J.S.: I think so. Yes, I’m sure they will listen. I think we have the reputation of having positions based on certain principles and therefore delegations will listen to what we say. This does not mean that one should overemphasize the importance of Switzerland’s point of view. But there are many other countries which have similar positions, and that has an impact on those who will finally take certain decisions.

swissinfo: Opponents of Swiss membership of the UN argued that it would compromise Swiss neutrality. A year after joining, is there any evidence of that?

J.S.: No, we have become a member of the United Nations as a neutral country. All the other members know that. There was never a problem with it, and I haven’t encountered any problems during this first year, so I think those fears have not been substantiated.

swissinfo: How have other UN members judged Switzerland’s performance since it joined?

J.S.: I haven’t had any negative reactions, perhaps that’s because diplomats are too polite! From the beginning we had a very friendly and cooperative attitude from other delegations, and I think they are happy to see a country like Switzerland contribute, to try to solve the problems facing the world.

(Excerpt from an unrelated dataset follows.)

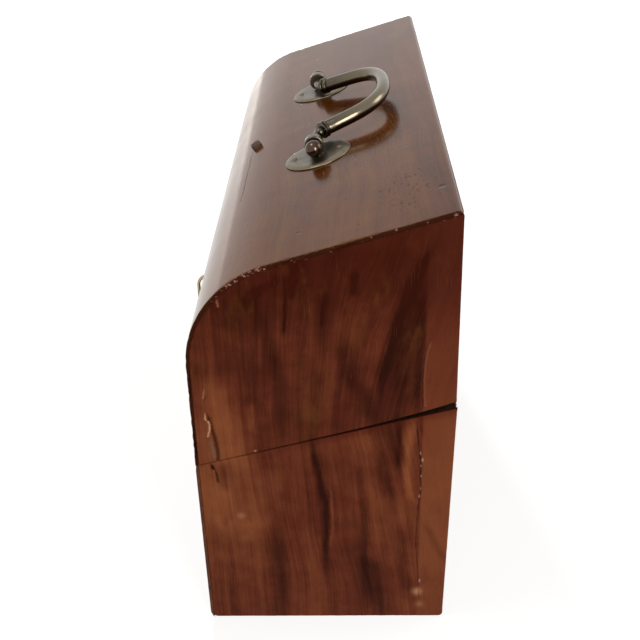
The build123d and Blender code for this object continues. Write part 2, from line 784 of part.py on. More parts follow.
# Hook: a hub with journals in plate and cap and a crescent that sweeps through the eye.
hub_front_y = plate_back_y + hub_end_gap
hub_back_y = lock_back_y - lock_cap_t - hub_end_gap
hook = rod_y(hub_r, hub_front_y, hub_back_y, lock_x, lock_z)
hook += rod_y(front_journal_r, front_inner_y, hub_front_y, lock_x, lock_z)
hook += rod_y(rear_journal_r, hub_back_y, lock_back_y, lock_x, lock_z)
lead_a = radians(hook_lead_angle)
tail_a = radians(hook_tail_angle)
mean_a = (lead_a + tail_a) / 2


def polar(radius, angle):
    return (radius * cos(angle), radius * sin(angle))


crescent = make_face(
    Curve()
    + [
        ThreePointArc(polar(hook_out_r, lead_a), polar(hook_out_r, mean_a), polar(hook_out_r, tail_a)),
        Line(polar(hook_out_r, tail_a), polar(hook_in_r, tail_a)),
        ThreePointArc(polar(hook_in_r, tail_a), polar(hook_in_r, mean_a), polar(hook_in_r, lead_a)),
        Line(polar(hook_in_r, lead_a), polar(hook_out_r, lead_a)),
    ]
)
arm_a = radians(hook_tail_angle - 9)
arm_mid = polar((hub_r + hook_out_r) / 2 - 0.5, arm_a)
arm_long = hook_out_r - hub_r + 1
arm = Pos(*arm_mid) * Rot(0, 0, hook_tail_angle - 9) * Rectangle(arm_long, hook_arm_w)
eye_mid = (lid_rim(tongue_top_y) - lock_z - (hook_in_r + hook_out_r) / 2) / cos(rise)
hook_mid_y = tongue_top_y + eye_mid * sin(rise)
hook_frame = Plane(
    origin=(lock_x, hook_mid_y + hook_t / 2, lock_z), x_dir=(1, 0, 0), z_dir=(0, -1, 0)
)
hook += extrude(hook_frame * (crescent + arm), amount=hook_t, dir=(0, -1, 0))
socket = Pos(lock_x, front_inner_y, lock_z) * Box(
    drive_square, drive_depth, drive_square, align=(mid, low, mid)
)
hook -= socket
parts["lock_hook"] = hook

# Key: square end, shank, collar and an oblong bow with rounded corners.
bow_centre_y = lid_front_y - key_reach + bow_half_w
shank_front_y = bow_centre_y + bow_half_w - bow_bar / 2
key = socket + rod_y(key_shank_r, shank_front_y, front_inner_y, lock_x, lock_z)
escutcheon_y = front_face(lock_z) - escutcheon_t + escutcheon_inlay
collar_back_y = escutcheon_y - 2 * swing_gap
key += rod_y(key_collar_r, collar_back_y - key_collar_t, collar_back_y, lock_x, lock_z)
bow_face = RectangleRounded(2 * bow_half_w, 2 * bow_half_h, bow_corner_r)
bow_face -= RectangleRounded(
    2 * (bow_half_w - bow_bar), 2 * (bow_half_h - bow_bar), bow_corner_r - bow_bar
)
bow_frame = Plane(
    origin=(lock_x - bow_t / 2, bow_centre_y, lock_z), x_dir=(0, 1, 0), z_dir=(1, 0, 0)
)
bow = extrude(bow_frame * bow_face, amount=bow_t, dir=(1, 0, 0))
bow = fillet(bow.edges(), bow_edge_r)
key += bow
parts["key"] = key

escutcheon = rod_y(escutcheon_r, escutcheon_y, escutcheon_y + escutcheon_t, lock_x, lock_z)
rim_edge = escutcheon.edges().filter_by(GeomType.CIRCLE).sort_by(Axis.Y)[0]
escutcheon = fillet(rim_edge, 0.35 * escutcheon_t)
base_front_veneer -= escutcheon
keyway = rod_y(key_hole_r, lid_front_y - length, front_inner_y, lock_x, lock_z)
escutcheon -= keyway
escutcheon_pins = []
pin_out = (key_hole_r + escutcheon_r) / 2
for x in (lock_x - pin_out, lock_x + pin_out):
    pin = rod_y(escutcheon_pin_r, escutcheon_y, escutcheon_y + escutcheon_pin_long, x, lock_z)
    head_y = escutcheon_y - 0.6 * escutcheon_pin_r
    pin += rod_y(1.7 * escutcheon_pin_r, head_y, escutcheon_y, x, lock_z)
    escutcheon -= pin
    escutcheon_pins.append(pin)
base_front_veneer -= keyway
base_front_board -= keyway
for pin in escutcheon_pins:
    base_front_veneer -= pin
    base_front_board -= pin
parts["escutcheon"] = escutcheon
parts["escutcheon_pins"] = Compound(children=escutcheon_pins)

parts["base_front_board"] = base_front_board
parts["base_back_board"] = base_back_board
parts["base_front_veneer"] = base_front_veneer
parts["base_back_veneer"] = base_back_veneer
parts["lid_front_board"] = lid_front_board
parts["lid_nose_block"] = lid_nose_block
parts["lid_top_board"] = lid_top_board
parts["lid_back_board"] = lid_back_board
parts["lid_top_sheet"] = lid_top_sheet

for name, shape in sorted(parts.items()):
    export_step(shape, "parts/" + name + ".step")
print(len(parts), "parts")
print("hinge axis", round(barrel_y, 4), round(barrel_z, 4))
print("bail axis", handle_x, round(pivot_y, 4), round(pivot_z, 4))
print("key axis", lock_x, lock_z)
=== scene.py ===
"""Decanter box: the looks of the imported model, with one operator for each piece or group of pieces.

The shapes are worked out in millimetres, as on a drawing, and piece() writes them in metres.
"""

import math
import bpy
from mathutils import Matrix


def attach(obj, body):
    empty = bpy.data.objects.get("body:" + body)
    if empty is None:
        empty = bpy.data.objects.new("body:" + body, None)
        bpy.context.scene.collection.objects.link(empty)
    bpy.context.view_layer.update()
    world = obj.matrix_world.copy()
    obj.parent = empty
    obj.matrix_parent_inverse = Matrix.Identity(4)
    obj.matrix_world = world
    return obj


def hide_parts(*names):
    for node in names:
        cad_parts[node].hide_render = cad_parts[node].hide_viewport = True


bl_info = {
    "name": "Decanter Box",
    "version": (1, 0, 0),
    "blender": (4, 5, 0),
    "location": "3D View > Sidebar > Decanter Box",
    "description": "Dresses a decanter box in worn veneers, aged brass and cloth",
    "category": "Object",
}

import bmesh
import bpy
import numpy as np
from mathutils import Matrix, Vector, noise
from mathutils.geometry import delaunay_2d_cdt
from mathutils.kdtree import KDTree

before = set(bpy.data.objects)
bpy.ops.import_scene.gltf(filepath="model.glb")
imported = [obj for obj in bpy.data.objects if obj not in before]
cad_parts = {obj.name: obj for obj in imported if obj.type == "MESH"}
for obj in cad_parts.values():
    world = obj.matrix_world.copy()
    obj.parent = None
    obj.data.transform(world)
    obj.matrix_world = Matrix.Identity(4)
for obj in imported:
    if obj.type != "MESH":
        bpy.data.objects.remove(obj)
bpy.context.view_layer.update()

MM = 0.001
HALF = 205.5
SLOPE = math.radians(16.44)
NOSE_Y = -9.0
NOSE_R = 61.2
LID_TOP = (70.6, 262.5)
LID_BACK_LOW_Y = 71.4
FRONT_Y = -70.2
FOOT_Y = 69.3
RIM_BACK_Y = 72.0
RIM_FRONT_Z = 112
RIM_RISE = 37
FRONT_LEAN = 0.9
BACK_LEAN = 2.7
SHEET_T = 2.0
TOP_BOARD_T = 10.0
WELL_HALF = 192.3
WELL_FRONT_Y = -60.2
WELL_BACK_Y = 55.5
FLOOR_Z = 10.0
DIVIDER_X = 65.4
DIVIDER_T = 8.0
NOSE_Z = (
    LID_TOP[1]
    - (LID_TOP[0] - NOSE_Y + NOSE_R * math.sin(SLOPE)) * math.tan(SLOPE)
    - NOSE_R * math.cos(SLOPE)
)
HANDLE_X = 2.0
HANDLE_FROM_BACK = 76.1
POST_HALF_GAP = 67.0
PLATE_T = 1.6
PIVOT_HEIGHT = 7.6
BAIL_RAISE = math.radians(5.0)
ROD_R = 4.48
COLLAR_R = 5.3
BEAD_R = 3.4
NECK_R = 2.7
PIN_R = 2.0
KNOB_R = 5.1
KNOB_SEAT = 70.35
LOCK_X = -6.0
LOCK_Z = 103.0
KEYHOLE_R = 8.5
NUT_HOLE_R = 8.5
PAD_T = 2.6
SIDES = (("left", -1), ("right", 1))
STUD_X = 7.0
STUD_TURN = math.radians(16)
STUD_ANGLE = math.radians(125)
STUD_HALF = 3.5
STUD_HEIGHT = 3.5


def paint(red, green, blue):
    """A colour given as it shows on a screen, from 0 to 255, in the scene's linear light."""
    shown = [c / 255 for c in (red, green, blue)]
    return tuple(c / 12.92 if c <= 0.04045 else ((c + 0.055) / 1.055) ** 2.4 for c in shown)


# Sizes and colours that a user would change.


def colour_setting(name, description, *shown):
    return bpy.props.FloatVectorProperty(
        name=name, description=description, subtype="COLOR", default=paint(*shown), min=0, max=1
    )


def length_setting(name, description, default, low, high):
    return bpy.props.FloatProperty(
        name=name, description=description, unit="LENGTH", default=default, min=low, max=high
    )


class BoxColours(bpy.types.PropertyGroup):
    """Colours of the box's woods, metals and cloth."""

    veneer_dark: colour_setting("Veneer dark", "Darkest figure of the veneers", 44, 16, 9)
    veneer_mid: colour_setting("Veneer mid", "Main colour of the veneers", 97, 46, 30)
    veneer_light: colour_setting("Veneer light", "Lightest figure of the veneers", 136, 79, 48)
    board: colour_setting("Boards", "Bare wood of the boards under the veneers", 126, 84, 52)
    brass: colour_setting("Handle brass", "Tarnished brass of the handle", 92, 82, 66)
    rubbed: colour_setting("Rubbed brass", "Brass where hands rub it bright", 124, 113, 94)
    cloth: colour_setting("Cloth", "Velvet of the wells and the lid", 92, 26, 30)


class BoxWear(bpy.types.PropertyGroup):
    """Mesh fineness and wear of the box."""

    net: length_setting("Net", "Spacing of the points on worn faces", 0.0014, 0.0008, 0.01)
    edge: length_setting("Edge", "Rounding of the worn outer edges", 0.0009, 0.0001, 0.002)
    chips: length_setting("Chips", "Depth of the nicks along the lid's upper edges", 0.0008, 0, 0.0015)
    crack: length_setting("Cracks", "Depth of the cracks at the glue lines", 0.0008, 0, 0.001)
    gloss: bpy.props.FloatProperty(
        name="Polish", description="Roughness of the polished veneers", subtype="FACTOR",
        default=0.16, min=0.02, max=1)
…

swissinfo: You told swissinfo a year ago that you would take a “softly, softly” approach during Switzerland’s first year. Do you intend to be more forceful and proactive now?

J.S.: I think it was good to realise that the first year is a learning period. Of course we stated our position but it’s true we didn’t want to give the message that after 50 years we have decided to join the United Nations and we would from the first day tell others what should be done and that we know everything better than others. I think in that respect we were a little bit soft, but I think we will continue this year to defend our positions. But we will also perhaps try a little bit more actively to contribute to the debate on issues that do not have such a direct effect on Switzerland.

swissinfo-interview: Jonas Hughes

Key facts

In a referendum in March 2002, Swiss voters backed UN membership.
Switzerland formally joined the UN on September 10, 2002.
Previously, it had held observer status.